··· Data segment ···
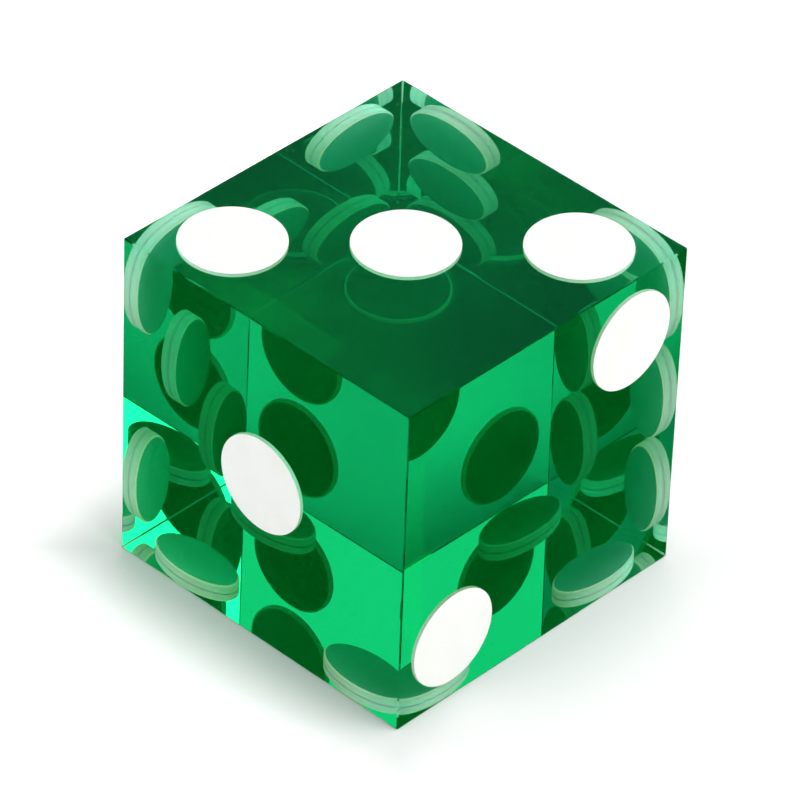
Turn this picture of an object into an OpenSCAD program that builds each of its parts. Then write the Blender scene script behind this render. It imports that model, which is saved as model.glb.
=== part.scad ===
// Precision casino die: a clear, razor-edged cube with 21 opaque pips set flush into its faces.
// It rests on its 4 face with its 3 face up. The 1 face looks along -Y and the 2 face along +X,
// so 1, 2 and 3 run anticlockwise round the corner that they share, and opposite faces add up to 7.
// The origin is the middle of the face that the die rests on.

/* [Cube] */
// Edge of the cube
edge = 19.05; // [18.5:0.05:25]

/* [Pips] */
// Diameter of a pip
pip_d = 5.36; // [3:0.02:5.6]
// Depth of the flat-bottomed recess that a pip fills
pip_depth = 0.5; // [0.3:0.05:2]
// Bevel between a pip's wall and its inner face
pip_bevel = 0.12; // [0.02:0.01:0.2]
// Distance from the middle of a face to the lines that its outer pips lie on
pip_offset = 5.85; // [5.7:0.01:6]

/* [Colours] */
// The clear cube
cube_colour = "green"; // [green, red, blue]
// The pips
pip_colour = "white"; // [white, ivory]

/* [Hidden] */
$fn = 96;
// How far a recess's cutter stands out of the face that it cuts
cutter_overrun = 1;

// Where the pips of the faces 1 to 6 lie on a face that is seen square on from outside, X to the
// right and Y up. The rows of three on the 6 face run up and down.
near = -pip_offset;
far = pip_offset;
corners = [[near, near], [near, far], [far, near], [far, far]];
pips = [
    [[0, 0]],
    [[near, near], [far, far]],
    [[near, near], [0, 0], [far, far]],
    corners,
    concat(corners, [[0, 0]]),
    [for (x = [near, far], y = [near, 0, far]) [x, y]],
];
// The turn about the cube's centre that brings the top face to where the faces 1 to 6 are
face_turns = [[90, 0, 0], [90, 0, 90], [0, 0, 0], [180, 0, 0], [90, 0, 270], [90, 0, 180]];

faces = [1 : 6];
function pip_count(face) = len(pips[face - 1]);
function pip_name(face, i) = str("pip_", face, "_", i);

// Puts its children at pip i of a face: Z points out of the face, and Z = 0 is the face itself
module at_pip(face, i) {
    translate([0, 0, edge / 2])
        rotate(face_turns[face - 1])
            translate([pips[face - 1][i - 1].x, pips[face - 1][i - 1].y, edge / 2])
                children();
}

// The outline of a pip from its axis outwards, carried on above the face by overrun
module pip_profile(overrun = 0) {
    r = pip_d / 2;
    polygon([
        [0, -pip_depth],
        [r - pip_bevel, -pip_depth],
        [r, pip_bevel - pip_depth],
        [r, overrun],
        [0, overrun],
    ]);
}

module pip(face, i) {
    color(pip_colour)
        at_pip(face, i)
            rotate_extrude()
                pip_profile();
}

module cube_body() {
    color(cube_colour, 0.6)
        difference() {
            translate([-edge / 2, -edge / 2, 0])
                cube(edge);
            for (face = faces, i = [1 : pip_count(face)])
                at_pip(face, i)
                    rotate_extrude()
                        pip_profile(cutter_overrun);
        }
}

cube_body();  // cube
for (face = faces, i = [1 : pip_count(face)])
    pip(face, i);
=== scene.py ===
import math

import bmesh
import bpy
from mathutils import Matrix, Vector


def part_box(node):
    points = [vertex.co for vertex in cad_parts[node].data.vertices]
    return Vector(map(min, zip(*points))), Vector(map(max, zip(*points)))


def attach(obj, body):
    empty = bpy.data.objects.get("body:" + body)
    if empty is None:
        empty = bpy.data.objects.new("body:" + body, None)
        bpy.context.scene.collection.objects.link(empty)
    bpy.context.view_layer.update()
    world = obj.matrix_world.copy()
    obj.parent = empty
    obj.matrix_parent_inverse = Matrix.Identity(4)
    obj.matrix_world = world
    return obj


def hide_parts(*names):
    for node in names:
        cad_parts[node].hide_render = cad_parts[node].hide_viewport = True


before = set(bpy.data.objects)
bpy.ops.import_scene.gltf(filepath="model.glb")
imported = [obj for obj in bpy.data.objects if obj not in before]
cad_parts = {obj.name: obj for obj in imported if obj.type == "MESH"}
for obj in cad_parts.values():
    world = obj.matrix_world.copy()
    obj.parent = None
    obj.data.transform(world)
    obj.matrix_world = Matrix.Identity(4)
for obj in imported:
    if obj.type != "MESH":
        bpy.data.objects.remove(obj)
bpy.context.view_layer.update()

MM = 0.001

# ---- sizes taken from the frame -------------------------------------------------------------

CUBE_LOW, CUBE_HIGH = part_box("cube")
EDGE = CUBE_HIGH.z - CUBE_LOW.z
CENTRE = (CUBE_LOW + CUBE_HIGH) / 2
PIP_NODES = sorted(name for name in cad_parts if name.startswith("pip_"))
PIP_LOW, PIP_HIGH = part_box(PIP_NODES[0])
PIP_RADIUS = max(PIP_HIGH - PIP_LOW) / 2

# ---- sizes of the details that the frame doesn't hold ----------------------------------------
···
* Task brief *
Everything from the first line above up to and including the line that contains "edge = 19.05; // [18.5:0.05:25]" should be printed exactly; please print only that.

* Task output *
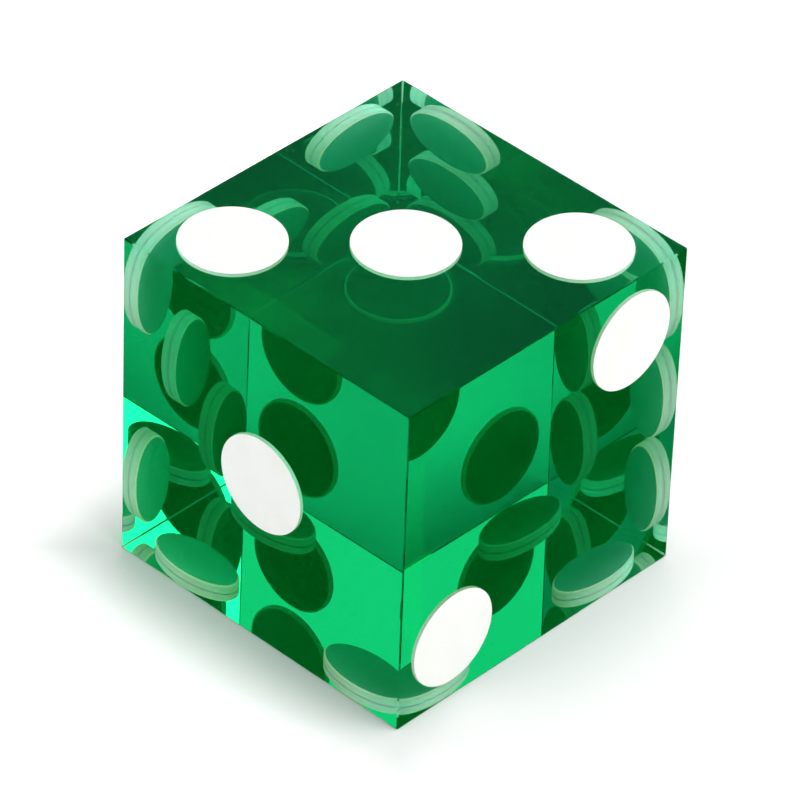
Turn this picture of an object into an OpenSCAD program that builds each of its parts. Then write the Blender scene script behind this render. It imports that model, which is saved as model.glb.
=== part.scad ===
// Precision casino die: a clear, razor-edged cube with 21 opaque pips set flush into its faces.
// It rests on its 4 face with its 3 face up. The 1 face looks along -Y and the 2 face along +X,
// so 1, 2 and 3 run anticlockwise round the corner that they share, and opposite faces add up to 7.
// The origin is the middle of the face that the die rests on.

/* [Cube] */
// Edge of the cube
edge = 19.05; // [18.5:0.05:25]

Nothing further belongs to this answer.